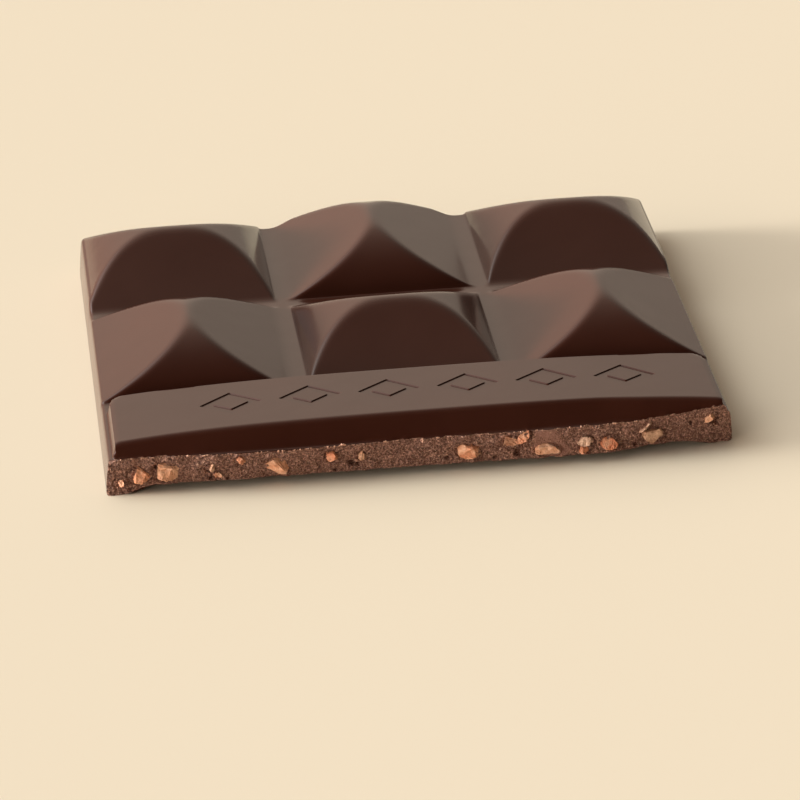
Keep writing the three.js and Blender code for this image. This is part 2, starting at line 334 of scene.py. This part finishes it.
COARSE, FINE = ((0.42, 0.16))
feet_x = [c + s * HALF_SQUARE for c in (-PITCH, 0, PITCH) for s in (-1, 1)]
feet_y = [c + s * HALF_SQUARE for c in (-PITCH / 2, PITCH / 2 + BACK_ROW_SHIFT) for s in (-1, 1)]
band_edges = [-25.6, -37.5, -39.8]
columns = stations(-HALF_WIDTH, HALF_WIDTH, feet_x, COARSE, FINE)
rows = stations(DRAWN_FRONT, REAR_EDGE, [*feet_y, *band_edges], COARSE, FINE)
print(len(columns), "columns and", len(rows), "rows")

# %% [markdown]
# ## The plan, with the lozenges cut in
#
# `create_grid` makes the even grid. The lozenge sides run across it at a slant, where a height
# formula alone would leave ragged steps. `bisect_plane` cuts clean edges along them while all is
# still flat, only in the faces around each lozenge.

# %% Grid and cut lines
bm = bmesh.new()
bmesh.ops.create_grid(bm, x_segments=len(columns) - 1, y_segments=len(rows) - 1, size=1.0)
for v in bm.verts:
    i = round((v.co.x + 1) / 2 * (len(columns) - 1))
    j = round((v.co.y + 1) / 2 * (len(rows) - 1))
    v.co = (columns[i], rows[j], 0)

AROUND = 0.6
for middle in LOZENGE_X:
    centre = Vector((middle, LOZENGE_Y, 0))
    near = [
        f
        for f in bm.faces
        if abs(f.calc_center_median().x - middle) < OUTER[0] + AROUND
        and abs(f.calc_center_median().y - LOZENGE_Y) < OUTER[1] + AROUND
    ]
    geom = list({v for f in near for v in f.verts} | {e for f in near for e in f.edges} | set(near))
    for size, offsets in ((OUTER, (0, -CARVED_WALL)), (INNER, (0, CARVED_WALL))):
        for side_x in (-1, 1):
            for side_y in (-1, 1):
                normal = Vector((side_x / size[0], side_y / size[1], 0))
                reach = 1 / normal.length
                normal.normalize()
                for offset in offsets:
                    cut = bmesh.ops.bisect_plane(
                        bm,
                        geom=geom,
                        dist=CLOSE,
                        plane_co=centre + normal * (reach + offset),
                        plane_no=normal,
                    )
                    geom = cut["geom"]
print("the flat plan has", len(bm.faces), "faces")

# %% [markdown]
# ## From plan to closed block
#
# The plan is extruded downwards in one go, and the upright edges are cut into levels. The level of
# a point is kept in its z for now, from 0 at the top to -1 at the underside. The front wall gets
# one more cut each way, because it becomes the craggy break, and is cut finer still around the
# air holes. Last, the flat middle of the underside is dissolved into one face.

# %% Extrude and cut into levels
LEVELS = 22
extruded = bmesh.ops.extrude_face_region(bm, geom=bm.faces[:], use_keep_orig=True)
low_verts = [g for g in extruded["geom"] if isinstance(g, bmesh.types.BMVert)]
bmesh.ops.translate(bm, verts=low_verts, vec=(0, 0, -1))
upright = [e for e in bm.edges if abs(e.verts[0].co.z - e.verts[1].co.z) > 0.5]
bmesh.ops.subdivide_edges(bm, edges=upright, cuts=LEVELS - 1, use_grid_fill=True)

front = [f for f in bm.faces if all(v.co.y < DRAWN_FRONT + CLOSE for v in f.verts)]
front_edges = list({e for f in front for e in f.edges})
bmesh.ops.subdivide_edges(bm, edges=front_edges, cuts=1, use_grid_fill=True)

# levels of the wall, and how far down it each of them lies
WALL_LEVEL = [0, 0.07, 0.14, 0.22, 0.32, 0.5, 0.7, 0.82, 0.88, 0.94, 1]
WALL_DOWN = [0, 0.012, 0.035, 0.08, 0.17, 0.42, 0.72, 0.88, 0.935, 0.975, 1]
PIT_MARGIN = 0.25


def by_a_pit(across, height):
    return any(
        math.hypot(across - at, height - level) < radius + PIT_MARGIN for at, level, radius in PITS
    )


pit_edges = set()
for f in bm.faces:
    centre = f.calc_center_median()
    if centre.y > DRAWN_FRONT + CLOSE:
        continue
    height = BOTTOM * float(np.interp(-centre.z, WALL_LEVEL, WALL_DOWN))
    if by_a_pit(centre.x, height):
        pit_edges.update(f.edges)
bmesh.ops.subdivide_edges(bm, edges=list(pit_edges), cuts=2, use_grid_fill=True)
print(len(pit_edges), "edges around the air holes were cut again")

middle_low = [
    f
    for f in bm.faces
    if all(
        v.co.z < -0.999
        and abs(v.co.x) < HALF_WIDTH - RIM_REACH
        and LAST_STRAIGHT + 0.5 < v.co.y < REAR_EDGE - RIM_REACH
        for v in f.verts
    )
]
bmesh.ops.dissolve_faces(bm, faces=middle_low, use_verts=False)
bmesh.ops.recalc_face_normals(bm, faces=bm.faces[:])
print("the block has", len(bm.verts), "points and", len(bm.faces), "faces")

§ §

# DIRECTIONS
Reproduce the complete set of lines precisely as supplied.

# OUTPUT FOR THIS EXERCISE
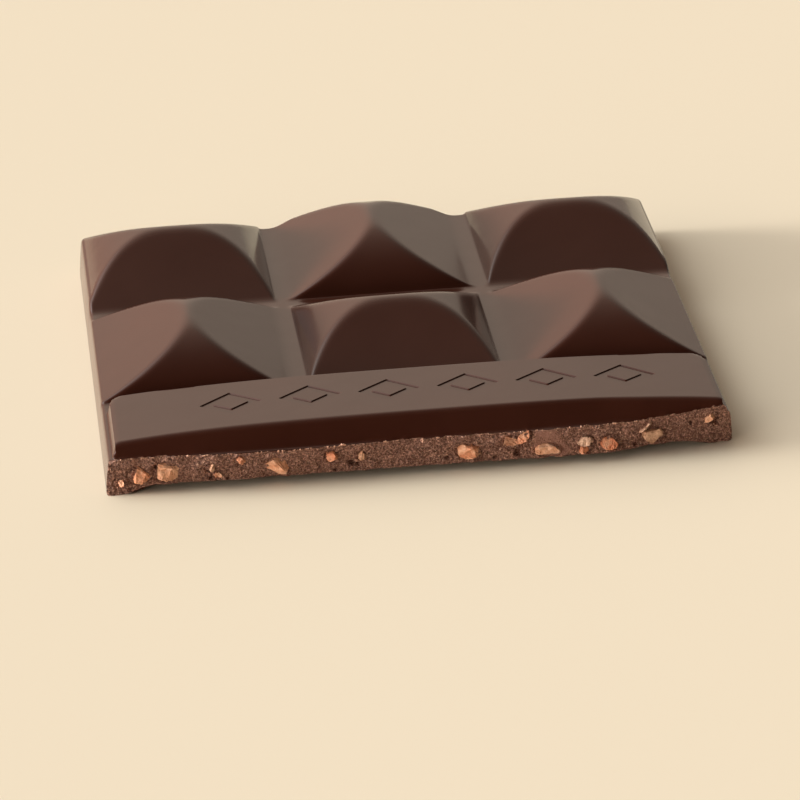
Keep writing the three.js and Blender code for this image. This is part 2, starting at line 334 of scene.py. This part finishes it.
COARSE, FINE = ((0.42, 0.16))
feet_x = [c + s * HALF_SQUARE for c in (-PITCH, 0, PITCH) for s in (-1, 1)]
feet_y = [c + s * HALF_SQUARE for c in (-PITCH / 2, PITCH / 2 + BACK_ROW_SHIFT) for s in (-1, 1)]
band_edges = [-25.6, -37.5, -39.8]
columns = stations(-HALF_WIDTH, HALF_WIDTH, feet_x, COARSE, FINE)
rows = stations(DRAWN_FRONT, REAR_EDGE, [*feet_y, *band_edges], COARSE, FINE)
print(len(columns), "columns and", len(rows), "rows")

# %% [markdown]
# ## The plan, with the lozenges cut in
#
# `create_grid` makes the even grid. The lozenge sides run across it at a slant, where a height
# formula alone would leave ragged steps. `bisect_plane` cuts clean edges along them while all is
# still flat, only in the faces around each lozenge.

# %% Grid and cut lines
bm = bmesh.new()
bmesh.ops.create_grid(bm, x_segments=len(columns) - 1, y_segments=len(rows) - 1, size=1.0)
for v in bm.verts:
    i = round((v.co.x + 1) / 2 * (len(columns) - 1))
    j = round((v.co.y + 1) / 2 * (len(rows) - 1))
    v.co = (columns[i], rows[j], 0)

AROUND = 0.6
for middle in LOZENGE_X:
    centre = Vector((middle, LOZENGE_Y, 0))
    near = [
        f
        for f in bm.faces
        if abs(f.calc_center_median().x - middle) < OUTER[0] + AROUND
        and abs(f.calc_center_median().y - LOZENGE_Y) < OUTER[1] + AROUND
    ]
    geom = list({v for f in near for v in f.verts} | {e for f in near for e in f.edges} | set(near))
    for size, offsets in ((OUTER, (0, -CARVED_WALL)), (INNER, (0, CARVED_WALL))):
        for side_x in (-1, 1):
            for side_y in (-1, 1):
                normal = Vector((side_x / size[0], side_y / size[1], 0))
                reach = 1 / normal.length
                normal.normalize()
                for offset in offsets:
                    cut = bmesh.ops.bisect_plane(
                        bm,
                        geom=geom,
                        dist=CLOSE,
                        plane_co=centre + normal * (reach + offset),
                        plane_no=normal,
                    )
                    geom = cut["geom"]
print("the flat plan has", len(bm.faces), "faces")

# %% [markdown]
# ## From plan to closed block
#
# The plan is extruded downwards in one go, and the upright edges are cut into levels. The level of
# a point is kept in its z for now, from 0 at the top to -1 at the underside. The front wall gets
# one more cut each way, because it becomes the craggy break, and is cut finer still around the
# air holes. Last, the flat middle of the underside is dissolved into one face.

# %% Extrude and cut into levels
LEVELS = 22
extruded = bmesh.ops.extrude_face_region(bm, geom=bm.faces[:], use_keep_orig=True)
low_verts = [g for g in extruded["geom"] if isinstance(g, bmesh.types.BMVert)]
bmesh.ops.translate(bm, verts=low_verts, vec=(0, 0, -1))
upright = [e for e in bm.edges if abs(e.verts[0].co.z - e.verts[1].co.z) > 0.5]
bmesh.ops.subdivide_edges(bm, edges=upright, cuts=LEVELS - 1, use_grid_fill=True)

front = [f for f in bm.faces if all(v.co.y < DRAWN_FRONT + CLOSE for v in f.verts)]
front_edges = list({e for f in front for e in f.edges})
bmesh.ops.subdivide_edges(bm, edges=front_edges, cuts=1, use_grid_fill=True)

# levels of the wall, and how far down it each of them lies
WALL_LEVEL = [0, 0.07, 0.14, 0.22, 0.32, 0.5, 0.7, 0.82, 0.88, 0.94, 1]
WALL_DOWN = [0, 0.012, 0.035, 0.08, 0.17, 0.42, 0.72, 0.88, 0.935, 0.975, 1]
PIT_MARGIN = 0.25


def by_a_pit(across, height):
    return any(
        math.hypot(across - at, height - level) < radius + PIT_MARGIN for at, level, radius in PITS
    )


pit_edges = set()
for f in bm.faces:
    centre = f.calc_center_median()
    if centre.y > DRAWN_FRONT + CLOSE:
        continue
    height = BOTTOM * float(np.interp(-centre.z, WALL_LEVEL, WALL_DOWN))
    if by_a_pit(centre.x, height):
        pit_edges.update(f.edges)
bmesh.ops.subdivide_edges(bm, edges=list(pit_edges), cuts=2, use_grid_fill=True)
print(len(pit_edges), "edges around the air holes were cut again")

middle_low = [
    f
    for f in bm.faces
    if all(
        v.co.z < -0.999
        and abs(v.co.x) < HALF_WIDTH - RIM_REACH
        and LAST_STRAIGHT + 0.5 < v.co.y < REAR_EDGE - RIM_REACH
        for v in f.verts
    )
]
bmesh.ops.dissolve_faces(bm, faces=middle_low, use_verts=False)
bmesh.ops.recalc_face_normals(bm, faces=bm.faces[:])
print("the block has", len(bm.verts), "points and", len(bm.faces), "faces")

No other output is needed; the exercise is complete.